Wie sehr sich die Kategorie der "Erlebnisorientierung" letztlich aus dem Quellentypus ableitet, wird im abschließenden Kapitel deutlich. Diese Gattung wandelt sich immer mehr von einer biografisch-chronologischen Dokumentation zu einer Erlebnis-Berichterstattung, in der einer "Multimedialität" gefrönt wurde, indem die Schreibenden Eintrittskarten oder Erinnerungsstücke in die Tagebücher einklebten, um das Erlebte auch haptisch festzuhalten.
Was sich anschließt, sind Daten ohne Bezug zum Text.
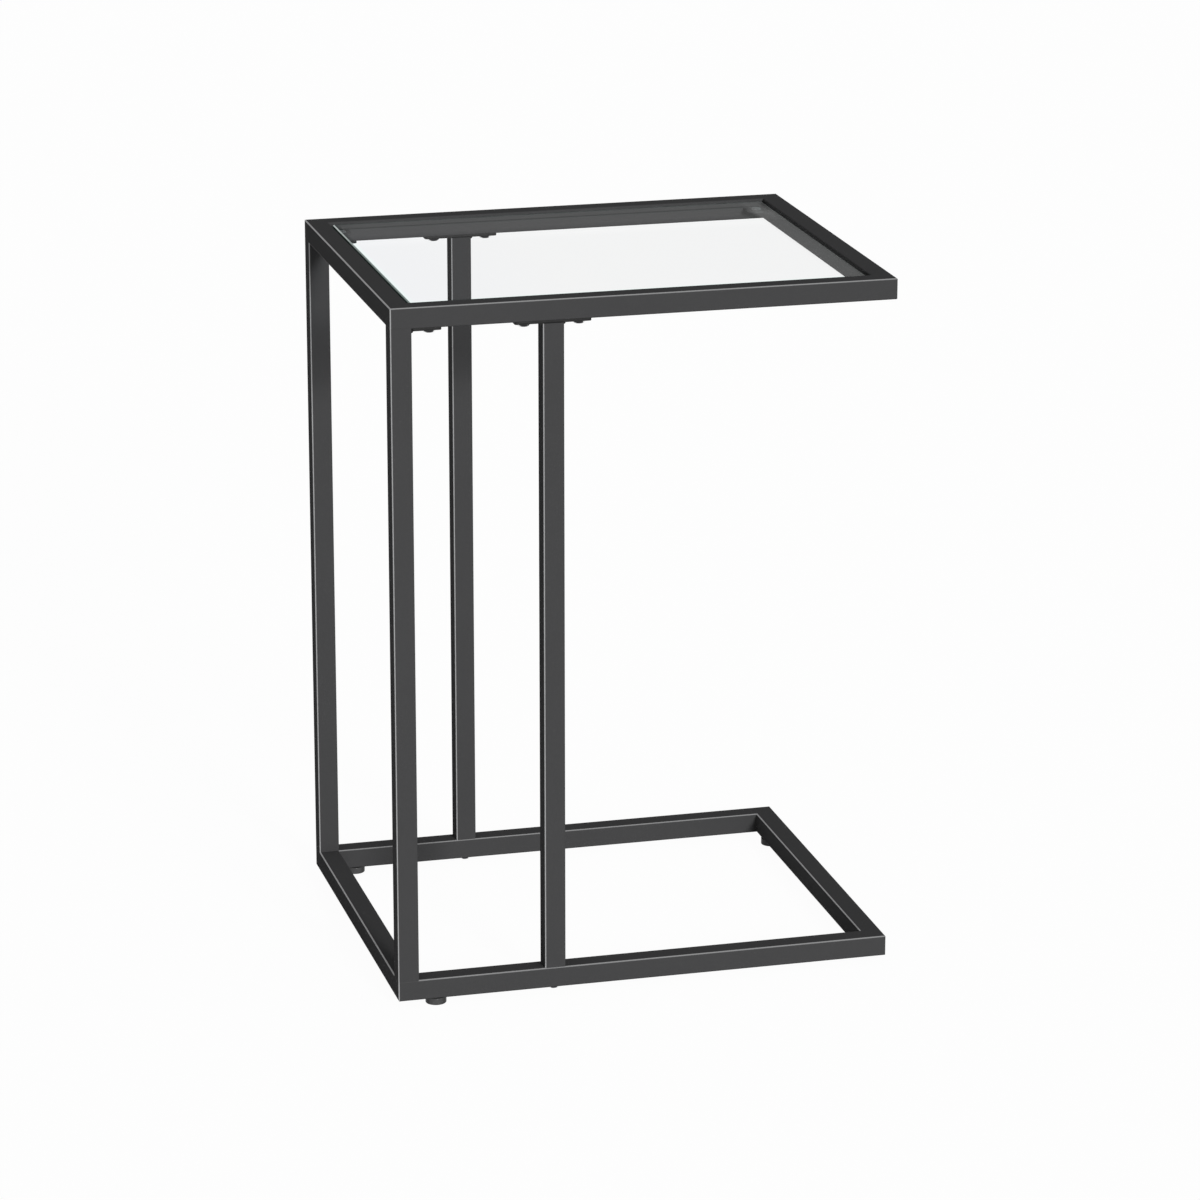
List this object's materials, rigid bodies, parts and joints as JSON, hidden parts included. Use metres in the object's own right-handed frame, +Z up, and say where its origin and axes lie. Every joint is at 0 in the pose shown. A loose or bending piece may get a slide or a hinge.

Bänzigers Buch ist sehr gut geschrieben und komponiert. Man taucht in die Lebenswelten der Tagebuchschreiberinnen und -schreiber ein, ist manchmal geradezu enttäuscht, dass dieses Leben nicht weiterverfolgt werden kann. Selbst gewisse "Downton Abbey"-Assoziationen mögen sich bei manchen einstellen, wenn eine Dienstbotin in ihrem Tagebuch über ihre englisch-aristokratische Herrschaft moralisch entsetzt feststellte, dass sich die (heimlichen) Liebschaften vor ihren Augen küssten. Kritisch anzumerken ist dagegen, dass durch die Zusammenstellung der Tagebuchnotizen gelegentlich der Aspekt des zeitlichen Wandels unterbelichtet bleibt. Wähnt man sich in manchen Analysen zu Tagebüchern in den 1850er Jahren, so ist man wenige Seiten späten bereits im frühen 20. Jahrhundert. Doch abgesehen von diesem Manko und der Frage nach der Bedeutung der Erlebnisorientierung für die Arbeiterschaft an ihren Arbeitsplätzen stellt das Buch von Bänziger eine wertvolle Bereicherung zu Forschungen von Konsum, Arbeit und Bürgertum dar.
Anmerkung:
[1] Siehe zusammenfassend Jürgen Schmidt: Arbeiter in der Moderne. Arbeitsbedingungen, Lebenswelten, Organisationen, Frankfurt am Main / New York 2015, 119-124.